Part 1: Importing Expenditure Data
First let’s import the data for expenditures:
- Select “Folder” on the list of data sources. This will import all files for a given folder, and in this case, I have extracted all of the expenditure data to its own folder.
- Click the “Connect” button
- Click “Browser”, then locate the folder where you extracted the expenditure data files and click OK
- Click “Combine & Load”
- Click OK in the “Combine Files” window
- Now click on the ‘edit queries’ button. We are going to change the “Amount” column from a standard numerical data format to the fixed decimal format used for currency.
- Click on the ‘1.2’ button in the top left of the “Amount” column to bring up the format selection
- Choose to replace current to override the current format selection
- Click “close & apply” to save the changes
- This should return you to the main Power BI Report view
We just successfully imported the entire FY2016 expenditure data for all agencies throughout the state. We selected the files where our data was stored, slightly altered the data format, and applied our changed. Importing and formatting data is the most important step of any data analysis endeavor. Clean, well-structured data makes analysis much easier!
Part 2: Import Revenue Data
Now let’s import the data for revenues:
- Click the “Get Data” button
- Click the “Text\csv” item
- Click connect
- Navigate to the location where you extracted the revenue data. Select it and click “Open”
- Click “Edit” – we are going to change the “Amount” column format from regular decimal to the Standard Decimal to the Fixed Decimal format for displaying currency values.
- Click “Replace current” to change the current column type
- Click close & apply
- You are once again returned to the main report view
Now we have both expenditure and revenue data imported into our Power BI model.
Part 3: Creating Data Relationships with the Data Crosswalk Files
The final step of the data import involves the Data Crosswalk files. These will help to describe the data that was imported in the two exercises previously completed. In this exercise you’ll see how Power BI automatically attempts to create mappings between related data across all of the imported sources.
Let’s get started:
- Click “Get Data”
- Select “Excel” from the data sources list and click “Connect”
- Click “Load” to select one of the files from the location where you saved the data crosswalk files
- Select “Agency Code Crosswalk”
- Click the checkbox to import only the “Export Worksheet” tab of the spreadsheet
- If you scroll to the right in the preview section, you’ll see that Power BI detected an extra column. We are going to click the “edit” button to remove this before completing the import.
- In the window that appears, right click on the last column header to the right and select the “remove”.
- Click “Close and Apply”
- You will be returned to the main report view
- Click on the relationships view and you’ll see that Power BI detected a relationship between the agency key column in the revenue and expenditure data to the agency key column of the agency data we just imported. Power BI automatically found the relationship because the two data sources share the same column names. This allows us to retrieve an agency name from the data crosswalk file based on the agency key column in the expenditures/revenue.
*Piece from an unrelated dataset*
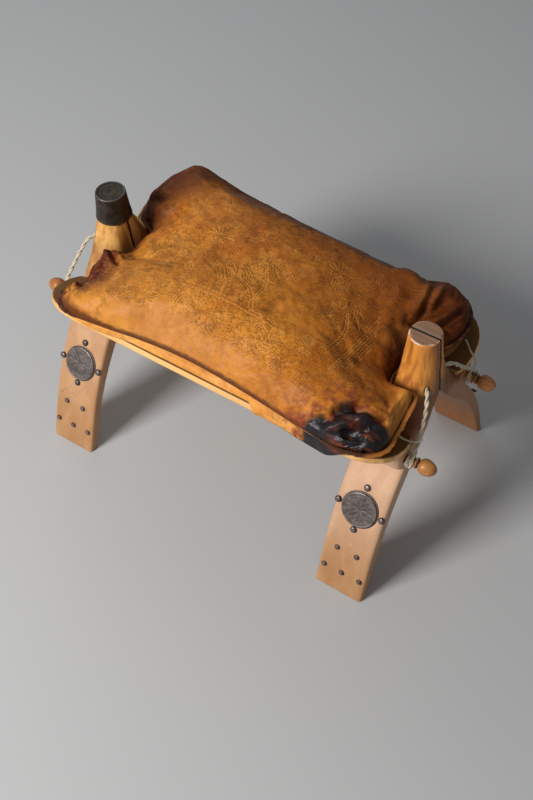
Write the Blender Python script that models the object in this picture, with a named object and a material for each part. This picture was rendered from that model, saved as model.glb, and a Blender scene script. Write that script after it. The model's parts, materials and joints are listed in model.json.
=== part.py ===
"""Camel-saddle stool: four carved legs that pair up into two pommels, two seat boards tilted
into a shallow trough, two stretcher rods lashed to the pommels, and a loose leather cushion.

Metres, +Z up. X runs along the seat, -Y is the front, and the origin is on the floor, midway
between the four feet. Every quadrant is the front or rear, left or right mirror of the one at
+X, +Y, so shapes are written there once and mirrored by the signs in QUADRANTS.
"""
import math

import bmesh
import bpy
from mathutils import Matrix, Vector

QUADRANTS = [(end, x_sign, side, y_sign)
             for side, y_sign in (("front", -1), ("rear", 1))
             for end, x_sign in (("left", -1), ("right", 1))]
TOUCH = 0.0003                      # gap kept between pieces that touch
SHARP_ANGLE = math.radians(40.0)    # edges sharper than this are shaded as corners

# Legs: a plank bowed outwards, flat at the foot and round at the pommel
FOOT_REACH = 0.2108                 # centre line of the seat to the foot's outer edge
LEG_LEAN = 0.31                     # inward lean of the outer face at the floor
LEG_CURL = 3.4                      # how fast that lean grows with height
LEG_X = 0.2745                      # middle of the leg's width
LEG_HALF_WIDTH = 0.0425
FOOT_THICK = 0.017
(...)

- Repeat the above steps until you have imported all of the Excel files included in the Data Crosswalk files. You do not need import the “Source Code Crosswalk”, so you may skip that file for this demonstration.
- When the four crosswalk files are imported successfully it should appear something like this:
- For clarity, we are going to rename the data sources for the data crosswalk. By default it assumes the name of the worksheet it was imported from, so we have several named “External Worksheet” and that’s not very descriptive.
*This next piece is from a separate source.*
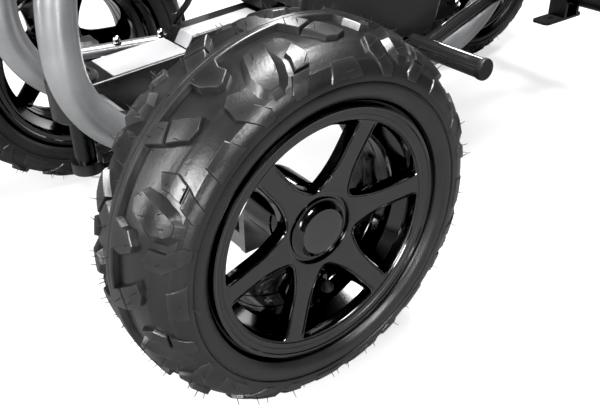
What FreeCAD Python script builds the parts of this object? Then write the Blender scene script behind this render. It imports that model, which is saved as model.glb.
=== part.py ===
import FreeCAD, Part
import math
import os

# All-terrain knee scooter: four wheels, twin rails, a folding steering column and
# a knee pad. Millimetres. +X forward, +Y left, +Z up, ground at Z = 0.
# It is drawn with X = 0 at the front axle. save() then moves each piece forward
# by X_SHIFT, so that X = 0 is the middle of the machine's length.

os.makedirs("parts", exist_ok=True)
V = FreeCAD.Vector
SIDES = (1, -1)            # left, right

# ---------------------------------------------------------------- dimensions
REAR_X = -715.0            # rear axle, behind the front axle
X_SHIFT = -REAR_X / 2
AXLE_Z = 163.5             # tyre radius, and so axle height
FRONT_Y = 242.5            # front wheel centre plane, each side
REAR_Y = 215.0             # rear wheel centre plane, each side

# Wheels
RIM_R = 109.5              # rim flange
RIM_HALF = 51.7            # rim half width over the flanges
SEAT_R = 101.0             # bead seat
SPOKE_A0 = 52.2            # first spoke, degrees from forward
SPOKE_W = 19.5
SPOKE_COUNT = 6
WIN_R = 96.0               # window outer radius
WIN_APEX = 38.0            # window inner radius
VALVE_DEG = 254.4          # valve position, degrees from forward
AXLE_R = 9.95
BRG_BORE = 10.0
BRG_OR = 21.0
BRG_W = 12.0
BRG_Y = 20.0               # near face of each bearing, from the wheel's centre plane
BRG_FAR = BRG_Y + BRG_W    # far face
SHOULDER = BRG_FAR + 0.2   # axle shoulder
WASHER = BRG_FAR + 0.3     # near face of the axle end washer
WASHER_R = 14.0
WASHER_T = 2.6

# Twin main rails
RAIL_Y = 76.0
RAIL_R = 16.7
RAIL_BORE = 14.2           # radius
RAIL_Z = 174.0             # bottom run centre
RAIL_FX = 111.0            # front upright
RAIL_RX = -458.0           # rear upright
RAIL_TOP_F = 430.0
RAIL_TOP_R = 400.0
RAIL_LEAN = math.radians(12.5)
RAIL_LEAN_Z = 272.0        # where the front upright starts to lean back
RAIL_BENDS = [300.0, 98.0, 136.0]

# Central spine
SPINE_HALF = 28.0          # half width
SPINE_Z0 = 187.0
SPINE_NOSE_Z = 222.5       # front deck, at the steering head
SPINE_Z1 = 231.5           # front deck, at the step
SPINE_Z2 = 252.5           # raised part
STEP_X = -42.0
SPINE_END = -425.0
NOSE_R = 25.0

# Steering
STEER_X = 80.0
SHAFT_R = 11.0
HEAD_Z0 = 405.0
HEAD_Z1 = 455.0
HEAD_BORE = 18.0           # bearing seat radius, head and nose
KING_Y = 165.0
KING_R = 6.0
ARM = 55.0                 # pitman arm and steering arms
BEAM_Z = 141.0
EYE_R = 11.0               # arm and rod eyes
EYE_T = 7.0
ROD_STEP = EYE_T + 1.0     # height between stacked eyes
ARM_Z = 98.0               # left steering arm and lower knuckle lug, underside

# Column and handlebar
FOLD_Z = 485.0
FOLD_R = 6.0
COL_LEAN = 8.0             # degrees back from vertical
COL_R = 17.0
COL_BORE = 14.1            # radius
STEM_R = 14.0
STEM_WALL = 2.5
BAR_R = 11.1
BAR_WALL = 2.2
BAR_S = 465.0              # bar centre, along the column from the fold pivot
BAR_RISE = 22.5            # bar ends above the bar centre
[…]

- Right Click on the header of each of the crosswalk data sources and click “Rename”. Rename it from “External Worksheet” to something that makes sense based on the data. For example: “Agencies”,” Sub-Programs”, etc.
- Once everything is cleaned up it should look something like this:
Now we have all of our data imported, our relationships defined, and all ready for consuming. This is the hardest part of any data analysis endeavor.
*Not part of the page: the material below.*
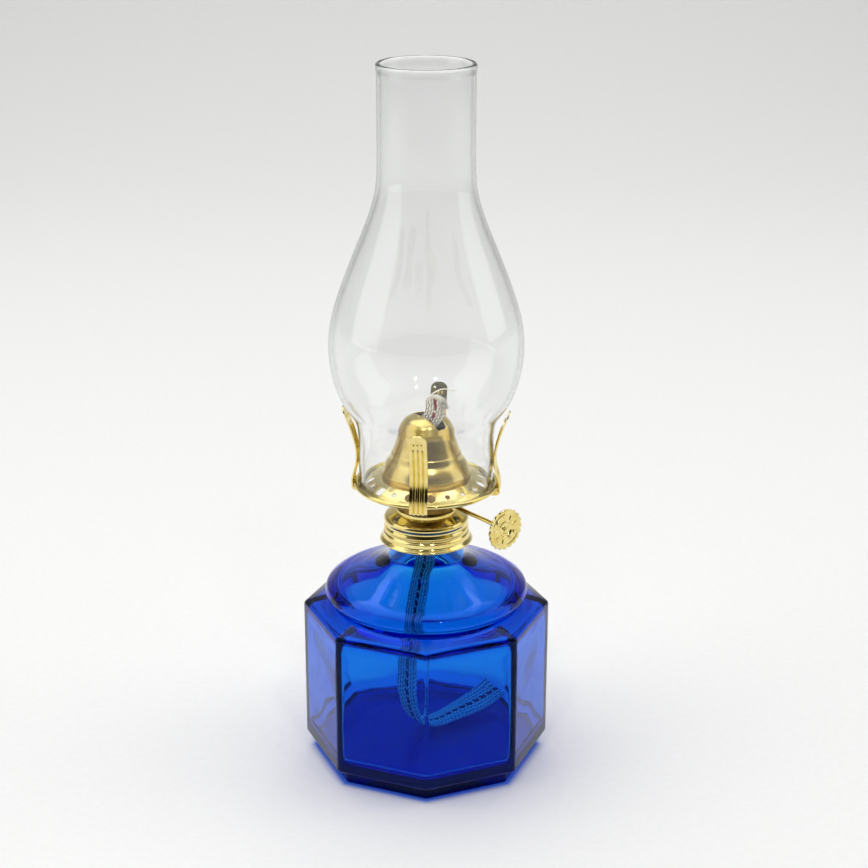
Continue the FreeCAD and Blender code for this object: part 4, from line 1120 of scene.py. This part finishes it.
# ---- the studio ---------------------------------------------------------------------------------
@dataclass
class Studio:
    """Pale paper sweep, soft boxes and the camera."""

    pale: str = "#F5F5F4"
    lens: float = 78.945
    stand: tuple[float, float, float] = (0.0, -0.82244, 0.45667)
    pitch: float = 19.806
    shift: float = 0.0089

    def paper(self) -> None:
        """Matt paper: floor, a wide bend, and a wall, as one profile carried sideways; its colour carries
        painted blue light round the font's foot.
        """
        made, tree, out = new_material("matt_white_paper")
        place = add_node(tree, "ShaderNodeTexCoord")
        grain = add_node(tree, "ShaderNodeTexNoise", {"Scale": 300.0, "Detail": 4.0},
                         {"Vector": (place, "Object")})
        tone = add_node(tree, "ShaderNodeValToRGB", {}, {"Fac": (grain, "Fac")})
        pale = linear(self.pale)
        set_ramp(tone, [(0.3, tuple(0.97 * v for v in pale[:3]) + (1.0,)), (0.7, pale)])
        skin = add_node(tree, "ShaderNodeBsdfPrincipled", {"Roughness": 0.85, "Specular IOR Level": 0.2},
                        {"Base Color": (tone, "Color")})
        tree.links.new(skin.outputs[0], out.inputs["Surface"])
        # painted light: a blue tint in the paper's colour round the font's foot
        self.painted_blue_caustic(tree, place, tone, skin)
        bend = np.linspace(0, math.pi / 2, 24)
        y = np.concatenate([[-6.0, 0.0, 1.0], 1.2 + 1.4 * np.sin(bend), [2.6]])
        z = np.concatenate([[0, 0, 0], 1.4 * (1 - np.cos(bend)), [3.4]])
        x = np.array([-6.0, 6.0])
        grid = np.stack([np.broadcast_to(x, (len(y), 2)), np.repeat(y[:, None], 2, 1),
                         np.repeat(z[:, None] - 0.0001, 2, 1)], -1)
        skin_mesh = Skin.of_grid(grid / MM, columns_close=False)
        mesh = bpy.data.meshes.new("paper")
        mesh.from_pydata((skin_mesh.points * MM).tolist(), [], skin_mesh.quads.tolist())
        mesh.shade_smooth()
        mesh.materials.append(made)
        sweep = bpy.data.objects.new("paper", mesh)
        bpy.context.scene.collection.objects.link(sweep)

    def painted_blue_caustic(self, tree: bpy.types.NodeTree, place: bpy.types.Node, tone: bpy.types.Node,
                  skin: bpy.types.Node) -> None:
        """Painted blue light: the paper's colour turns blue just round the font's foot, standing in for the
        blue light that its glass throws there.

        The distance from the axis, as an octagon measures it, is the largest |p . n| over its four pairs of
        sides. The tint fades from the foot's edge at 48.6 mm to nothing at 54 mm.

        Args:
            tree: the paper's tree.
            place: its texture coordinates.
            tone: its own colour.
            skin: its shader.
        """
        far = None
        for k in range(4):
            angle = math.radians(22.5 + 45 * k)
            dot = add_node(tree, "ShaderNodeVectorMath", {"operation": "DOT_PRODUCT"}, {0: (place, "Object")})
            dot.inputs[1].default_value = (math.cos(angle), math.sin(angle), 0.0)
            size = add_node(tree, "ShaderNodeMath", {"operation": "ABSOLUTE"}, {0: (dot, "Value")})
            far = size if far is None else add_node(tree, "ShaderNodeMath", {"operation": "MAXIMUM"},
                                                    {0: (far, 0), 1: (size, 0)})
        fade = add_node(tree, "ShaderNodeMapRange", {"interpolation_type": "SMOOTHERSTEP", "From Min": 0.0486,
                                                     "From Max": 0.0540, "To Min": 1.0, "To Max": 0.0},
                        {"Value": (far, 0)})
        sharp = add_node(tree, "ShaderNodeMath", {"operation": "POWER", 1: 2.0}, {0: (fade, 0)})
        painted_glow = add_node(tree, "ShaderNodeMix", {"data_type": "RGBA"}, {0: (sharp, 0), 6: (tone, "Color")})
        # colour of the painted blue light at the foot's edge
        painted_glow.inputs[7].default_value = linear("#5B93F2")
        tree.links.new(painted_glow.outputs[2], skin.inputs["Base Color"])

    def box(self, name: str, place: tuple[float, float, float], size: tuple[float, float], watts: float,
            aim: tuple[float, float, float] = (0.0, 0.0, 0.15)) -> None:
        """A soft box aimed at the middle of the lamp, or elsewhere."""
        light = bpy.data.lights.new(name, "AREA")
        light.shape = "RECTANGLE"
        light.size, light.size_y = size
        light.energy = watts
        made = bpy.data.objects.new(name, light)
        made.location = place
        made.rotation_euler = (Vector(aim) - Vector(place)).to_track_quat("-Z", "Y").to_euler()
        bpy.context.scene.collection.objects.link(made)

    def room(self) -> None:
        """Even pale room, darker low down towards the viewer."""
        world = bpy.data.worlds.new("room")
        bpy.context.scene.world = world
        world.use_nodes = True
        tree = world.node_tree
        tree.nodes.clear()
        out = add_node(tree, "ShaderNodeOutputWorld")
        place = add_node(tree, "ShaderNodeTexCoord")
        apart = add_node(tree, "ShaderNodeSeparateXYZ", {}, {0: (place, "Generated")})
        ramp = add_node(tree, "ShaderNodeValToRGB", {}, {"Fac": (apart, "Z")})
        set_ramp(ramp, [(0.0, linear("#6E6E6E")), (0.3, linear("#B4B4B4")), (0.8, linear("#FFFFFF"))])
        front = add_node(tree, "ShaderNodeMapRange", {"From Min": -0.9, "From Max": -0.35, "To Min": 1.0,
                                                      "To Max": 0.0}, {"Value": (apart, "Y")})
        dim = add_node(tree, "ShaderNodeMix", {"data_type": "RGBA"}, {0: (front, 0), 6: (ramp, "Color")})
        dim.inputs[7].default_value = linear("#2B2926")
        back = add_node(tree, "ShaderNodeBackground", {"Strength": 0.6}, {"Color": (dim, 2)})
        tree.links.new(back.outputs[0], out.inputs["Surface"])

    def build(self) -> None:
        """Camera first, then the paper and the light."""
        bpy.context.scene.view_settings.view_transform = "Standard"
        lens = bpy.data.cameras.new("view")
        lens.lens, lens.sensor_width = self.lens, 36.0
        lens.shift_x = self.shift
        lens.clip_start = 0.01
        camera = bpy.data.objects.new("view", lens)
        camera.location = self.stand
        camera.rotation_euler = (math.radians(90 - self.pitch), 0, 0)
        bpy.context.scene.collection.objects.link(camera)
        bpy.context.scene.camera = camera
        self.paper()
        self.box("top_box", (-0.2, 0.45, 1.9), (2.2, 2.0), 19.5)
        self.box("left_box", (-1.4, -0.3, 0.8), (1.2, 1.6), 5.4)
        self.box("right_box", (1.5, 0.1, 0.9), (1.1, 1.6), 5.0)
        self.box("wall_wash", (0.0, 1.7, 2.4), (2.6, 0.7), 3.6, (0.0, 2.5, 0.2))
        self.box("spark_left", (-0.31, -1.0, 1.45), (0.09, 0.14), 2.4)
        self.box("spark_right", (0.37, -1.0, 1.45), (0.09, 0.14), 2.4)
        self.room()


def main() -> None:
    """Builds the studio and the lamp, from the font up."""
    logging.basicConfig(level=logging.INFO, format="%(message)s")
    Studio().build()
    brass = BRASS.make()
    Font().build()
    Burner(brass).build()
    Winder(brass).build()
    Wick().build()
    Chimney().build()


if __name__ == "__main__":
    main()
Part 4: Visualizing the Data
Let’s make a few charts so we can see what the data can tell us about how Virginia allocated money for expenses. Let’s return to the “Report” view and see what we can come up with.
The report view offers a lot of functionality to visualize your data. You’ll see that everything you imported is available in the “Fields” section, and there are charts and graphs of various types in the “Visualizations” section.
Visualize the Expenditures:
- Click on the clustered column chart. This will insert a blank chart into your report.
- Now drag the “Amount” column to the “Values” section of the chart properties. The chart should update.
- Then locate the Agency data from the data crosswalk – drag the “AGY_AGENCY_NAME” to the Axis property. The chart will once again update and now display a bar for each agency, where the value of the bar is based on the sum of all expenditures for that agency.
- Now find the “Voucher date” column from the expenditures data to the “Axis” property and place it under the “AGY_AGENCY_NAME”
- This will update the chart once again so you can drill down into the data to see each agency’s expenditure by year, quarter, month, and day.
- You can drill down into any agency’s expenditures by right clicking on any column and selecting “Drill Down”. You can continue to do this for drill-down until you reach the lowest date filtering, which is “Day”.
- You can optionally play with the “slicer” control to add a familiar form-like interface to drill down without needing to right click on each bar.
- In this example, I have added a slicer that allows you to filter on everything provided by the data crosswalk, and also filter based on date ranges. Additionally, I have added additional columns that can be drilled down, so you can drill into an agency’s data and then see how each fund or program was allocated within it.
We just created a nice, easy to explore dashboard so that we can dive into the expenditure data. The slicer visualization allows us to filter the data on a wide range of categories, which allows us to see very broad data in the bar chart or to see very specific data, even down to individual agency programs and days of the year.
Wow – that’s a lot to process. Try and apply the same concepts on your own to produce this report for the revenue data:
This page of the dashboard uses the same concepts as we utilized for the expenditure data, but just to show incoming transactions instead of outgoing.
Want to take it a step further?
Using what you just learned you can create your own report that visualizes the revenue and expenditure together on a single chart! Further experimentation could include a report to find the highest paid vendor for each state agency or even to find the day of the year with highest revenues.
This is just a quick overview of one of the many ways to can analyze publicly available data using Power BI. I invite you to experiment and find your own insights about this data set or use your own!